İyi haftalar dostlarım!

İyileşmem için stres yapmamam da gerekli; mümkün mü bu ortamda...

Bir şehidimiz var Mardin Özel Harekat Şube Müdürü Trabzon’lu Tufan KANSUVA.

Kız çocukları ile fotoğrafını gördüm,yüreğim parçalandı acıdan...

Şehidimizin ruhu şad olsun;mekanı cennettir elbet...

...

Kadınlar, bilinçli kadınlar eğer haklarını kullanır iseler çıkarız bu girdaptan. (eş - ana - işçi - sanatçı - emekçi vs ne olursa olsun)

Diyarbakır’lı Hacire AKAR’da analığın kutsal hakkını kullandı; oğlunu Mehmet’ini geri aldı hain PKK’dan. Oğlunu kaçırmış diğer annelerede çağrı yaptı. 13 anne bekliyor şimdi PKK ile işbirliği içerisinde olan HDP binası önünde.

BU MİLLET BÜTÜNDÜR; BÖLÜNEMEZ sözlerimizi desteklercesine, oğlunu-canparesini hain teröre vermiş şehit aileleride destek vermeye başladı bu eyleme.

ANNELER “ANALIK HAKLARINI” kullanıp yavrularını geri alacaklardır Rabbimin izniyle...

...

Ve bir başarı öyküsü TÜRK KADINI gücünü gösteren. FİLENİN SULTANLARI VALEYBOLCU KADINLARIMIZ ARTIK FİNALDE.

Kendilerine yüzümüzü güldürdükleri için teşekkür ediyor; nice başarılar diliyoruz.

...

Ve şimdi gelelim tarihe,tarihteki VATANI yavrusu-namusu belleyen KAHRAMAN TÜRK KADINLARINI anmaya...

HACER NİNE var bugün tarihin sayfalarından gelen; HACER NİNE ve HACER NİNE’NİN ATATÜRK sevgisi.

Biz Türk Kadınlarıda HACER NİNEMİZ gibi ATATÜRK'den feyz alıp;

ATATÜRK'ün IŞIKLI YOLU'ndan yürüyoruz dostlarım.

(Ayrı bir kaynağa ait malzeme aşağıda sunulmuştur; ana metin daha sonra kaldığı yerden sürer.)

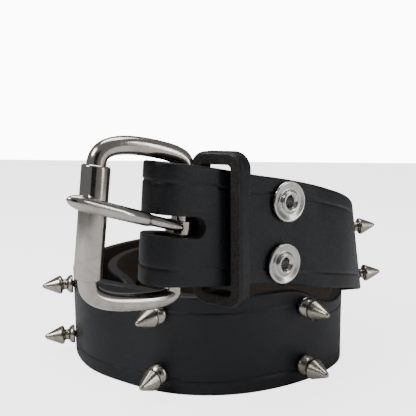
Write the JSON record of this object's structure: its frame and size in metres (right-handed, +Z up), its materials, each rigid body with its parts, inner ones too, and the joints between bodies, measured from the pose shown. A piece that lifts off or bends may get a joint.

Keşke Mustafa Kemal ATATÜRK bugünlerde yaşasa da biz ATA'mızın gözlerinin içine bakıp, huzur bulsak...

...

HACER NİNE!

Türk kadını vatana hizmette, asla erkeğinden geri kalmamış, hatta ondan ileri olmuştur. Göz bebeği evlatlarını vatan uğrunda şehit vermeyi şereflerin en yücesi kabul edip, acılarını içine gömmesini bilmiştir. O, kimi zaman kocasını ve evlatlarını cepheye gönderip evinin nafakasını tek başına çıkaran, kimi zaman cephane taşıyan, kimi zaman yaralıların yaralarını saran, kimi zaman da cephede bizzat savaşan kahramanlık, sevgi ve şefkatin temsilcisi Türk anasıdır. Aşağıdaki anının kahramanı Hacer Nine de kocasını, evlatlarını ve torunlarını şehit vermiş, şehitlerin sevgisini, Atatürk sevgisiyle özdeşleştiren yüce ‘Türk Kadınının’ temsilcisidir.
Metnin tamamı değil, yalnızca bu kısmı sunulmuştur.